* [Brief]:
Go through the listing and return every line with "scene" in it.

Rows from a 3D modeling dataset:
+++

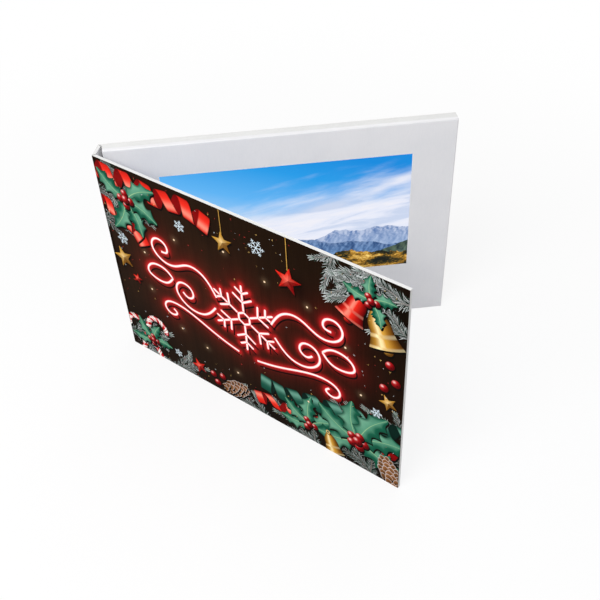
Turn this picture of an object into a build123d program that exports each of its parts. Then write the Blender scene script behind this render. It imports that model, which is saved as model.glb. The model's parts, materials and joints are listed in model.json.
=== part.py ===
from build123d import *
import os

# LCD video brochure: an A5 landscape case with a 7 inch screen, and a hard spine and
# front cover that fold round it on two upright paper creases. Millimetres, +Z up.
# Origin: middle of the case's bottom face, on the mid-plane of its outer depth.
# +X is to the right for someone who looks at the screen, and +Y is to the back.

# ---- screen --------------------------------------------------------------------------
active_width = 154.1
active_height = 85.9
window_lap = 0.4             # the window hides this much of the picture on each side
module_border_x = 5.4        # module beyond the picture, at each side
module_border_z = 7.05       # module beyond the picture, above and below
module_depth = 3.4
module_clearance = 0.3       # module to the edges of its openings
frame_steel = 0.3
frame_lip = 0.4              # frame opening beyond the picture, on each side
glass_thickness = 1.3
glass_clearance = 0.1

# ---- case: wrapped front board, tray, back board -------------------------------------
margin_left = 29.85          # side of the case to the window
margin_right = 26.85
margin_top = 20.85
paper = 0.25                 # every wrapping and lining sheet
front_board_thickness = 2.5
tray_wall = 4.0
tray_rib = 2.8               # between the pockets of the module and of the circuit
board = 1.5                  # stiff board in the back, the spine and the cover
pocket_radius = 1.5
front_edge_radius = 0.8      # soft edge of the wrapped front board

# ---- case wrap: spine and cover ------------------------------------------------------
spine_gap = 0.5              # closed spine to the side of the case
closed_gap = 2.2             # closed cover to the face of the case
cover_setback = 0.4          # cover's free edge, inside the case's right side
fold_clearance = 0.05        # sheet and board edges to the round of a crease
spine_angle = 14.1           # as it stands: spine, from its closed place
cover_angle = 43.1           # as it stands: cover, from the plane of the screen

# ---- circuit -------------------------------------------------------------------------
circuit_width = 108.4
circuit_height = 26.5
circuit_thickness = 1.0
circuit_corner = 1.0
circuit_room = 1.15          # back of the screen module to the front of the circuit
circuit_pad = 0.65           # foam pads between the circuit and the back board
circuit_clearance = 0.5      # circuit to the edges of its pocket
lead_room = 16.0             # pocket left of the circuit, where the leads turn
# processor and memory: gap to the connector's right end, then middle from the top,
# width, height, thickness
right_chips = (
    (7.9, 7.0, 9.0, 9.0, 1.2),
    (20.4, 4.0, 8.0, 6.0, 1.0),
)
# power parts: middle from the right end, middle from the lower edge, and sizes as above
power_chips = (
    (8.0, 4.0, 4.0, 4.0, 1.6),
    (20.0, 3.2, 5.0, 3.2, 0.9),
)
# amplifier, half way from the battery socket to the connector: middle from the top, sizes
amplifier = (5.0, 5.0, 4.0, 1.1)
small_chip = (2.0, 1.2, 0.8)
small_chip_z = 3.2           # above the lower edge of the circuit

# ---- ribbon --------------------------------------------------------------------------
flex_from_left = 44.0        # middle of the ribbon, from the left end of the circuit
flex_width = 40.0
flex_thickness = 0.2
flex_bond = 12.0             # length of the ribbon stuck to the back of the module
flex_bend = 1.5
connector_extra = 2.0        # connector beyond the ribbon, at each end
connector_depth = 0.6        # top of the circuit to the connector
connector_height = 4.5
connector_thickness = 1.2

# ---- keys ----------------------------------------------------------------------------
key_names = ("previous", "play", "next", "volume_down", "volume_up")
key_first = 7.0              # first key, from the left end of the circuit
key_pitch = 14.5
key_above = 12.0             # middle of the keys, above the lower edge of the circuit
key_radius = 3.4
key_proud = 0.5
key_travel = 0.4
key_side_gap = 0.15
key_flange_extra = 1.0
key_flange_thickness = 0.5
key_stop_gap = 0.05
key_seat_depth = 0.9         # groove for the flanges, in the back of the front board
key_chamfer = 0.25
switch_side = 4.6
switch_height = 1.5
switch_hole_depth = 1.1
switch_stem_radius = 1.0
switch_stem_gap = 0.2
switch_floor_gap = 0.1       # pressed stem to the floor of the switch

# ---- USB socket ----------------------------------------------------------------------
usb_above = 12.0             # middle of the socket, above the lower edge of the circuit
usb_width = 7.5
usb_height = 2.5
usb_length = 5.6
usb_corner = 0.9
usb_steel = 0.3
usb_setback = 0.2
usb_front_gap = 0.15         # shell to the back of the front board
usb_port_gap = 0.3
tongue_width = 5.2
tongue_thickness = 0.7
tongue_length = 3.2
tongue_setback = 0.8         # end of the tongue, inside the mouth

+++

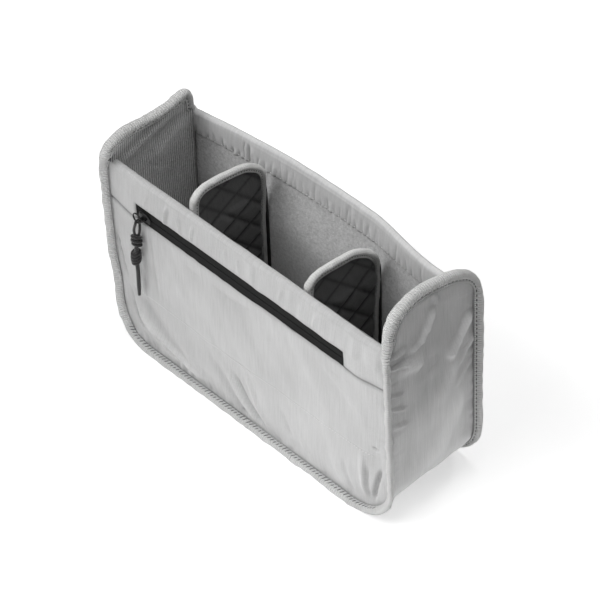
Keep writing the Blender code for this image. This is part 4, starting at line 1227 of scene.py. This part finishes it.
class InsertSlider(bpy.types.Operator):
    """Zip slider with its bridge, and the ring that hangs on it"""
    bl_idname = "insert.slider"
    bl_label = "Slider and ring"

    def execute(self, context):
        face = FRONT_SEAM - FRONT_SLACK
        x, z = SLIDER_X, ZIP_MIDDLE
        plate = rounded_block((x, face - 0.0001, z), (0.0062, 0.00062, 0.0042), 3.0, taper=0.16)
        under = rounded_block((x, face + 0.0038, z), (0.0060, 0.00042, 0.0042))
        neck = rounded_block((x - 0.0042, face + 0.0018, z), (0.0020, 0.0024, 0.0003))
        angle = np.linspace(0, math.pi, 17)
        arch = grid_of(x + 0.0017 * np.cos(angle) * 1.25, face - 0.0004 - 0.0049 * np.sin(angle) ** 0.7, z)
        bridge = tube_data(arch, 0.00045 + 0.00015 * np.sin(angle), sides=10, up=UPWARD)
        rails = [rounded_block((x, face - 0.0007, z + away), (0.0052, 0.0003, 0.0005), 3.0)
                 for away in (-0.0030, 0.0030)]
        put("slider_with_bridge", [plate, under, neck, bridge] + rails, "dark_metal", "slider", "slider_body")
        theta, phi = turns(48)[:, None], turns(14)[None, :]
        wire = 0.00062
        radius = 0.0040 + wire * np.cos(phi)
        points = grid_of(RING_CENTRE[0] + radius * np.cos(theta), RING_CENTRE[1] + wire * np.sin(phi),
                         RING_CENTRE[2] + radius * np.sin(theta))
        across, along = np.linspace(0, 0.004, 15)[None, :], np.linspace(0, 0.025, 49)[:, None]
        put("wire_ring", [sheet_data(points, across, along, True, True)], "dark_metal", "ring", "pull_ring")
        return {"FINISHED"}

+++

* [In response]:
Turn this picture of an object into a build123d program that exports each of its parts. Then write the Blender scene script behind this render. It imports that model, which is saved as model.glb. The model's parts, materials and joints are listed in model.json.
Keep writing the Blender code for this image. This is part 4, starting at line 1227 of scene.py. This part finishes it.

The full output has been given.